Estimation via importance sampling

Consider the general problem of estimating the quantity

$\ell =\mathbb {E} _{\mathbf {u} }[H(\mathbf {X} )]=\int H(\mathbf {x} )\,f(\mathbf {x} ;\mathbf {u} )\,{\textrm {d}}\mathbf {x}$ ,

where $H$ is some performance function and $f(\mathbf {x} ;\mathbf {u} )$ is a member of some parametric family of distributions. Using importance sampling this quantity can be estimated as

${\hat {\ell }}={\frac {1}{N}}\sum _{i=1}^{N}H(\mathbf {X} _{i}){\frac {f(\mathbf {X} _{i};\mathbf {u} )}{g(\mathbf {X} _{i})}}$ ,

where $\mathbf {X} _{1},\dots ,\mathbf {X} _{N}$ is a random sample from $g\,$ . For positive $H$ , the theoretically optimal importance sampling density (PDF) is given by

$g^{*}(\mathbf {x} )=H(\mathbf {x} )f(\mathbf {x} ;\mathbf {u} )/\ell$ .

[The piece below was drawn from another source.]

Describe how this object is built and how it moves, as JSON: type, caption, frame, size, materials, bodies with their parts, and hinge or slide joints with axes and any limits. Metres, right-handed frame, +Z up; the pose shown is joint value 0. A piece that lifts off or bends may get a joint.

This, however, depends on the unknown $\ell$ . The CE method aims to approximate the optimal PDF by adaptively selecting members of the parametric family that are closest (in the Kullback–Leibler sense) to the optimal PDF $g^{*}$ . Some modifications for improving the setting of parameters, convergence, and overall the computational efficiency of the cross-entropy method when dealing with multi-objective optimization problems have been introduced and reported^[2], ^[3],^[4].

Generic CE algorithm

Choose initial parameter vector $\mathbf {v} ^{(0)}$ ; set t = 1.
Generate a random sample $\mathbf {X} _{1},\dots ,\mathbf {X} _{N}$ from $f(\cdot ;\mathbf {v} ^{(t-1)})$
Solve for $\mathbf {v} ^{(t)}$ , where
$\mathbf {v} ^{(t)}=\mathop {\textrm {argmax}} _{\mathbf {u} }{\frac {1}{N}}\sum _{i=1}^{N}H(\mathbf {X} _{i}){\frac {f(\mathbf {X} _{i};\mathbf {u} )}{f(\mathbf {X} _{i};\mathbf {v} ^{(t-1)})}}\log f(\mathbf {X} _{i};\mathbf {v} ^{(t-1)})$
If convergence is reached then stop; otherwise, increase t by 1 and reiterate from step 2.

In several cases, the solution to step 3 can be found analytically. Situations in which this occurs are

When $f\,$ belongs to the natural exponential family
When $f\,$ is discrete with finite support
When $H(\mathbf {X} )=\mathrm {I} _{\{\mathbf {x} \in A\}}$ and $f(\mathbf {X} _{i};\mathbf {u} )=f(\mathbf {X} _{i};\mathbf {v} ^{(t-1)})$ , then $\mathbf {v} ^{(t)}$ corresponds to the maximum likelihood estimator based on those $\mathbf {X} _{k}\in A$ .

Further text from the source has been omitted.